私たちは時が来るまで、この不信仰な曲がった時代に生きて行かなければなりません。その中で、私たちは世に惑わされることのないように、世から悪い影響を受けてしまうことのないように、イエス様から目を離さずに、すべての人たちに対する支えと配慮をもって不必要な誤解を招くような行動をしないように気をつけたいと思います。そのためには愛が必要でしょう。知恵が必要でしょう。何よりも信仰が必要でしょう。イエス様は「もし、からし種1粒ほどの信仰があるなら」と言われました。それくらいの信仰、イエス様に対する信仰でもあったら、この山に向かって「ここからあそこに移れ」と言えば移るのだと言われました。イエス様は弟子たちに、あなたたちにはその一番小さな信仰もないではないかと言われているのですから、足りないなどというようなものではありませんでした。私たちもそのことに気づかなければなりません。自分は神に対して信仰しているというようなおごり高ぶった思いではなく、神の前に謙遜になって、自分はだめなのだということに気づかなければなりません。22節にはイエス様の受難の予告の中に「手に渡され」ということばがありますが、そこにはイエス様は弟子に裏切られ、人の手に渡されることが示唆されています。ご自分が愛し、支え配慮している弟子たちの中から裏切り者が出るというのは、イエス様にとって最も悲しむべきことであったでしょう。しかしこの時点においては、弟子たちはそのようなことが起こるとは誰も気づいていなかったのです。イスカリオテ・ユダでさえもです。もしかしたら私たちも、自分が裏切り者になるなどとは気づいていないだけなのかもしれません。弟子たちはイエス様が殺されることを知らされて悲しみました。しかし彼らが本当に悲しまなければならなかったのは、イエス様さえも裏切る彼らの罪深さだったのではないでしょうか。その罪深さというのは、不信仰な曲がった時代に生きている私たちの内にも見え隠れするものです。

私たちはクリスマスという神の栄光、神の祝福と恵みにあふれた時を過ごさせていただきました。私たちは喜びに溢れ、信仰に燃え、霊的に満ち足りたりたでしょう。今こそ私たちは一人になって冷静になり、本当の意味で神に思いを向けて、神と向き合い、神の語りかけ、お取り扱いをいただくのです。過ぎた1年に、何より特別にクリスマスに覚えた主からいただいた祝福、恵みや感謝、あるいは悔い改めをひとつずつ数え、それらを本当に自分のものとする。
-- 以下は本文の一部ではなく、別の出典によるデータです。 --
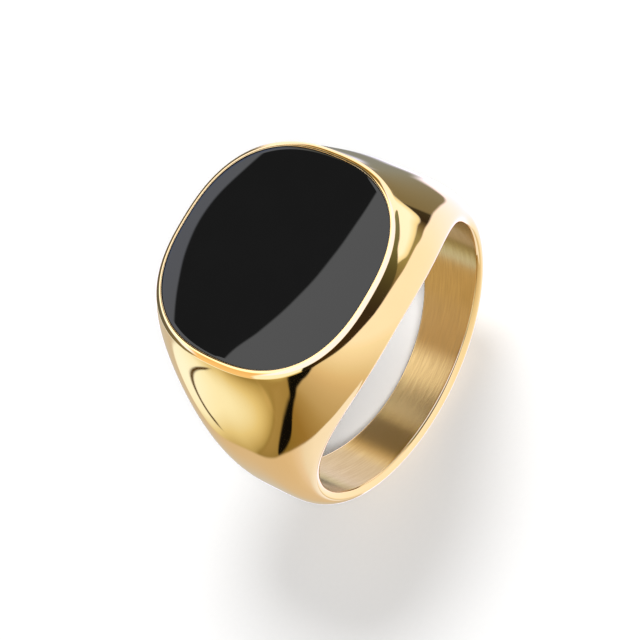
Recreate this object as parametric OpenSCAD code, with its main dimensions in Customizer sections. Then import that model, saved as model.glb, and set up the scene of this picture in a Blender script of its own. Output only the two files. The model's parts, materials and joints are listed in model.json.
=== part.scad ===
// Signet ring: a one-piece polished ring with a cushion-shaped head, and a black domed inlay
// bedded in a pocket in the head. The finger hole runs along Y, its centre is the origin, the
// face looks along +Z and the shoulders run out along +X and -X.

/* [Finger hole] */
// Radius of the finger hole
bore_r = 9.9; // [8:0.05:11.5]
// How far the hole's rim is eased back at each side of the ring
edge_ease = 0.5; // [0.1:0.05:0.8]
// Depth of that easing, measured outwards from the hole's wall
edge_ease_depth = 0.9; // [0.6:0.05:1.3]

/* [Face] */
// Height of the rim of the face above the hole's wall
face_rise = 3.35; // [2.8:0.05:4.6]
// Half the length of the face, from shoulder to shoulder
face_half_x = 7.97; // [6.5:0.01:9.5]
// Half the width of the face, along the finger
face_half_y = 7.97; // [6.5:0.01:9.5]
// Squareness of the face, where 2 is an ellipse and 4 is nearly square
face_squareness = 2.46; // [2:0.02:4]
// Width of the rim round the inlay
rim_w = 0.45; // [0.25:0.01:0.8]
// Height of the rim's rounded outer side
rim_round = 0.24; // [0.08:0.01:0.24]
// Share of the rim's width that its rounded outer side takes
rim_round_share = 0.9; // [0.3:0.05:0.95]

/* [Shoulders and shank] */
// Wall at the sides of the ring, level with the finger's centre
side_wall = 1.15; // [1:0.05:2.4]
// Wall at the back of the shank
back_wall = 1.45; // [1.1:0.05:2.8]
// How quickly the shoulders fall from the face to the shank
shoulder_fall = 3.6; // [3:0.1:7]
// Half width that the head swells towards just below the face
cheek_half_w = 11.45; // [9:0.05:12.5]
// Half width that the shoulders narrow towards
shoulder_half_w = 5.95; // [4.5:0.05:7.5]
// Half width that the sides of the shank narrow towards
shank_half_w = 4.4; // [2.5:0.05:5.5]
// Half width of the back of the shank
back_half_w = 2.95; // [2:0.05:4]
// Squareness of the crown across the shoulders, and across the back
crown_squareness = [1.6, 2.8];
// Squareness of the sides of the shoulders, and of the back
side_squareness = [3.9, 4.25];

/* [Inlay] */
// Thickness of the inlay at its edge
inlay_t = 1.2; // [0.8:0.05:1.6]
// Rise of the inlay's dome above its edge
dome_rise = 0.25; // [0.05:0.05:0.6]
// Step from the top of the rim down to the inlay's edge
inlay_drop = 0.03; // [0:0.01:0.2]
// Gap between the inlay and the wall of its pocket
inlay_gap = 0.03; // [0.02:0.01:0.1]
// Thickness of the adhesive bed under the inlay
adhesive_t = 0.1; // [0.05:0.01:0.2]
// Gap between the adhesive bed's edge and the wall of the pocket
adhesive_gap = 0.03; // [0.02:0.01:0.3]

/* [Fineness] */
// Sections between the face and the back of the shank, on each side
section_count = 34; // [20:1:40]
// Steps round each quarter of a section
quarter_steps = 15; // [10:1:18]
// Steps round the outline of the pocket and the inlay
outline_steps = 96; // [48:4:144]

/* [Hidden] */

face_z = bore_r + face_rise;
shoulder_z = face_z - rim_round;
face_r = norm([face_half_x, shoulder_z]);
pocket_half_x = face_half_x - rim_w;
pocket_half_y = face_half_y - rim_w;
inlay_half_x = pocket_half_x - inlay_gap;
inlay_half_y = pocket_half_y - inlay_gap;
inlay_edge_z = face_z - inlay_drop;
inlay_base_z = inlay_edge_z - inlay_t;
pocket_z = inlay_base_z - adhesive_t;
dome_half = max(inlay_half_x, inlay_half_y);
dome_r = (pow(dome_half, 2) + pow(dome_rise, 2)) / (2 * dome_rise);

// how late the sections tilt, and how early they sink, on their way round the ring
tilt_power = 2.3;
sink_power = 1.65;
// how late the wall changes from its side value to its back value
back_power = 5;
// sections start a little inside the finger hole, so that the hole cuts them cleanly
inside_hole = 0.6;
// nearest that a section starts to the middle of the head, as a share of its length
start_share = 0.3;
// largest share of the easing depth that is carried into the hole
ease_limit = 1.2;
rim_steps = 5;
bore_facets = 180;
dome_facets = 180;
over = 1;

// the point at share t along a Bezier curve through a list of control values
function bezier(values, t) =
    len(values) == 1 ? values[0] :
    bezier([for (i = [0:len(values) - 2]) values[i] * (1 - t) + values[i + 1] * t], t);

// one coordinate of a superellipse: the sine or cosine raised to its power, with its sign
function super(c, squareness) = sign(c) * pow(abs(c), 2 / squareness);

// closed cushion outline with the given half sizes
function cushion(half_x, half_y) = [
    for (i = [0:outline_steps - 1])
        let (a = 360 * i / outline_steps)
        [half_x * super(cos(a), face_squareness), half_y * super(sin(a), face_squareness)]
];

// The sections run from t = 0, level with the face, to t = 1, straight down through the back.
// Each lies in a plane through a line along Y that sinks from the face to the finger's centre,
// while the plane tilts from level to upright.
function plane_tilt(t) = 90 * pow(t, tilt_power);
function plane_z(t) = shoulder_z * pow(1 - t, sink_power);

// distance from the finger's centre to the crown
function crown_r(t) =
    bore_r + side_wall + (back_wall - side_wall) * pow(sin(90 * t), back_power)
    + (face_r - bore_r - side_wall) * pow(1 - t, shoulder_fall);

// distance from the section's own line to where its plane meets a circle round the finger
function reach(t, r) =
    let (across = plane_z(t) * cos(plane_tilt(t)))
    r <= across ? 0 : plane_z(t) * sin(plane_tilt(t)) + sqrt(pow(r, 2) - pow(across, 2));

function half_width(t) =
    bezier([face_half_y, cheek_half_w, shoulder_half_w, shank_half_w, back_half_w, back_half_w], t);
function crown_power(t) =
    bezier([face_squareness, crown_squareness[0], crown_squareness[1], crown_squareness[1]], t);
function side_power(t) =
    bezier([face_squareness, side_squareness[0], side_squareness[1], side_squareness[1]], t);

// how far the side is eased back at a distance r from the finger's centre
function ease(r) =
    edge_ease * pow(max(0, min(ease_limit, 1 - (r - bore_r) / edge_ease_depth)), 2);

// point of the section at t, out along its plane by q and half a width y to the side
function section_point(t, q, y) =
    let (x = q * cos(plane_tilt(t)), z = plane_z(t) - q * sin(plane_tilt(t)))
    [x, y - ease(norm([x, z])), z];

// one quarter of a section, from its own line out to the crown
function quarter(t) =
    let (length = reach(t, crown_r(t)))
    let (start = max(reach(t, bore_r - inside_hole), start_share * length))
    let (m = crown_power(t), k = side_power(t), w = half_width(t))
    let (first = asin(pow(start / length, m / 2)))
    concat(
        [section_point(t, 0, w)],
        [for (i = [0:quarter_steps])
            let (a = first + (90 - first) * i / quarter_steps)
            let (y = i == quarter_steps ? 0 : w * pow(cos(a), 2 / k))
            section_point(t, length * pow(sin(a), 2 / m), y)]
    );

// half a section: from +Y over the crown to -Y
function half_section(t) =
    let (q = quarter(t), n = len(q))
    concat(q, [for (i = [n - 2:-1:0]) [q[i][0], -q[i][1], q[i][2]]]);

// a whole section: the +X half, and the -X half as its mirror image
function mirrored(half) =
    concat(half, [for (i = [len(half) - 2:-1:1]) [-half[i][0], half[i][1], half[i][2]]]);

// one loop of the rim's rounded outer edge, at angle a above its lower end
function rim_loop(a) =
    let (inset = rim_w * rim_round_share * (1 - cos(a)))
    [for (p = mirrored(half_section(0)))
        [p[0] * (1 - inset / face_half_x), p[1] * (1 - inset / face_half_y),
         shoulder_z + rim_round * sin(a)]];

// the outside of the ring, with the finger hole and the pocket still to be cut
module ring_blank() {
    half_count = 2 * quarter_steps + 3;
    loop_count = 2 * half_count - 2;
    rim_loops = [for (i = [0:rim_steps - 1]) rim_loop(90 * (rim_steps - i) / rim_steps)];
    side_loops = [for (i = [0:section_count - 1]) mirrored(half_section(i / section_count))];
    loops = concat(rim_loops, side_loops);
    points = concat([for (loop = loops) each loop], half_section(1));
    last = len(loops);
    // the two halves share the last section, at the back of the shank
    function at(i, j) =
        let (k = j % loop_count)
        i * loop_count + (i == last && k >= half_count ? loop_count - k : k);
    top = [for (j = [0:loop_count - 1]) at(0, j)];
    walls = [
        for (i = [0:last - 1], j = [0:loop_count - 1])
            each [[at(i, j), at(i, j + 1), at(i + 1, j + 1)],
                  [at(i, j), at(i + 1, j + 1), at(i + 1, j)]]
    ];
    // a triangle that ends twice on one point of the last section has no area
    solid_walls = [for (f = walls) if (f[0] != f[1] && f[1] != f[2] && f[2] != f[0]) f];
    faces = concat([[for (i = [len(top) - 1:-1:0]) top[i]]], solid_walls);
    polyhedron(points = points, faces = faces, convexity = 6);
}

// polished ring: shank, shoulders and head in one piece
module ring_body() {
    color("#d9a441")
    difference() {
        ring_blank();
        rotate([90, 0, 0])
            cylinder(h = 4 * face_half_y, r = bore_r, center = true, $fn = bore_facets);
        translate([0, 0, pocket_z])
            linear_extrude(height = face_z - pocket_z + over)
            polygon(cushion(pocket_half_x, pocket_half_y));
    }
}

// film of adhesive on the floor of the pocket
module adhesive_bed() {
    color("#b9b39a")
    translate([0, 0, pocket_z])
        linear_extrude(height = adhesive_t)
        polygon(cushion(pocket_half_x - adhesive_gap, pocket_half_y - adhesive_gap));
}

// black inlay with a low dome
module black_inlay() {
    color("#191919")
    intersection() {
        translate([0, 0, inlay_base_z])
            linear_extrude(height = inlay_t + dome_rise + over)
            polygon(cushion(inlay_half_x, inlay_half_y));
        translate([0, 0, inlay_edge_z + dome_rise - dome_r])
            sphere(r = dome_r, $fn = dome_facets);
    }
}

ring_body();
adhesive_bed();
black_inlay();
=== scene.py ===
"""Signet ring: a polished gold-tone ring with a black domed inlay, on a pale studio floor.

Lengths are in millimetres and become metres when a mesh is made. The finger hole runs along Y,
its centre is the origin, the face looks along +Z and the shoulders run out along +X and -X.
"""

import json
import math

import bmesh
import bpy
import numpy as np
from mathutils import Matrix, Vector


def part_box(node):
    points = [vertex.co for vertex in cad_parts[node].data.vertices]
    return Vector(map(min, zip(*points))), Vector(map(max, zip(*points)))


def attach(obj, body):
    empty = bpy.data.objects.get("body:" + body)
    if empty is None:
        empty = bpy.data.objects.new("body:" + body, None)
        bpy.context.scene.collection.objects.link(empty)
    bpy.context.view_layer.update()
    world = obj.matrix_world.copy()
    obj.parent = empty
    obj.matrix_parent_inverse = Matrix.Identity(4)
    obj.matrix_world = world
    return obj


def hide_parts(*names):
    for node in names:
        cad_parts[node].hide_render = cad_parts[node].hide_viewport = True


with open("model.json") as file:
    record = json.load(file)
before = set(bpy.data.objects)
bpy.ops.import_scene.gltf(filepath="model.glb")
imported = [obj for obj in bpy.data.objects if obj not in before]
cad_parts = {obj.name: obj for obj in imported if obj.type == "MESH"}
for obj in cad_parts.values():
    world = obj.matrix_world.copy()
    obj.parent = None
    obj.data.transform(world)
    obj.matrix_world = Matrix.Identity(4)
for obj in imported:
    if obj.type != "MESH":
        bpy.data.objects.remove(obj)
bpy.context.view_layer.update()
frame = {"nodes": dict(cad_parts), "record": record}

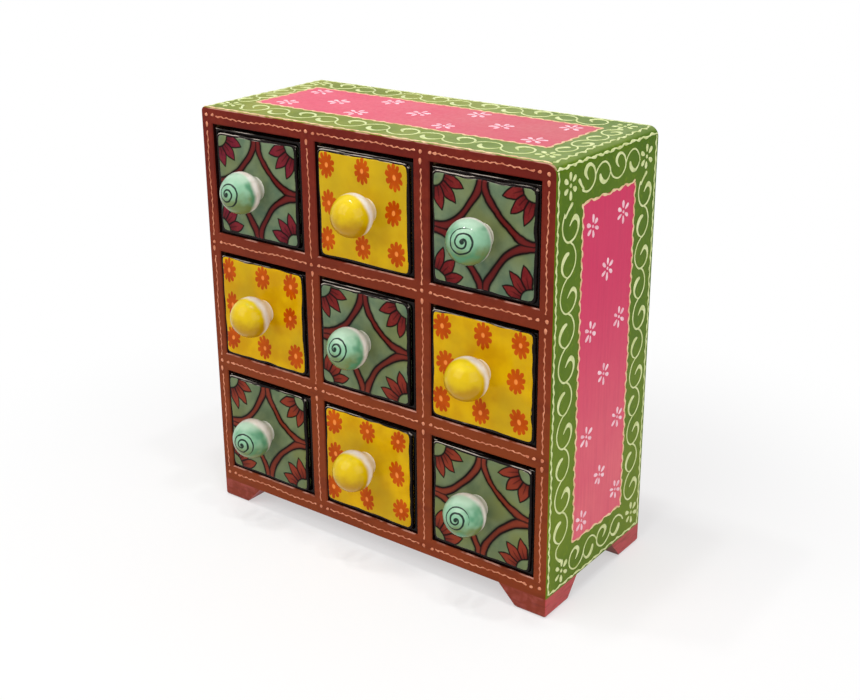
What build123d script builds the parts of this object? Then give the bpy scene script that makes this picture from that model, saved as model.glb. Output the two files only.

そういったことが重要です。この世は私たちを惑わす世です。誘惑や試みに満ちた世です。年が明け、明日から始まる新しい1年もそれは変わることはないでしょう。しかし新しい1年もまた、変わらずに神が創造された、神の祝福と恵みに満ちた世でもあるのです。信仰、希望、愛、喜びや聖さなどが世に奪われてしまうことのないように、私たちは主の祝福、恵みから目を離してはなりません。イエス様から目を離してはなりません。目を奪われやすい弱い私たちを助けてくださる聖霊によって信仰を与えられ、信仰を守っていただきながら、新しい1年もまた、信仰によって、この世に満ちている、また聖書のみことばに満ちている神の祝福と恵みに目を留(と)め、心に留(とど)める者でありたいと願います。そこから日々信仰を与えられ、それがたとえからし種ほどの信仰であっても、それを通して力あるわざをなしてくださる、山をも動かしてくださる主に心から依り頼み、歩んでまいりたいと思います。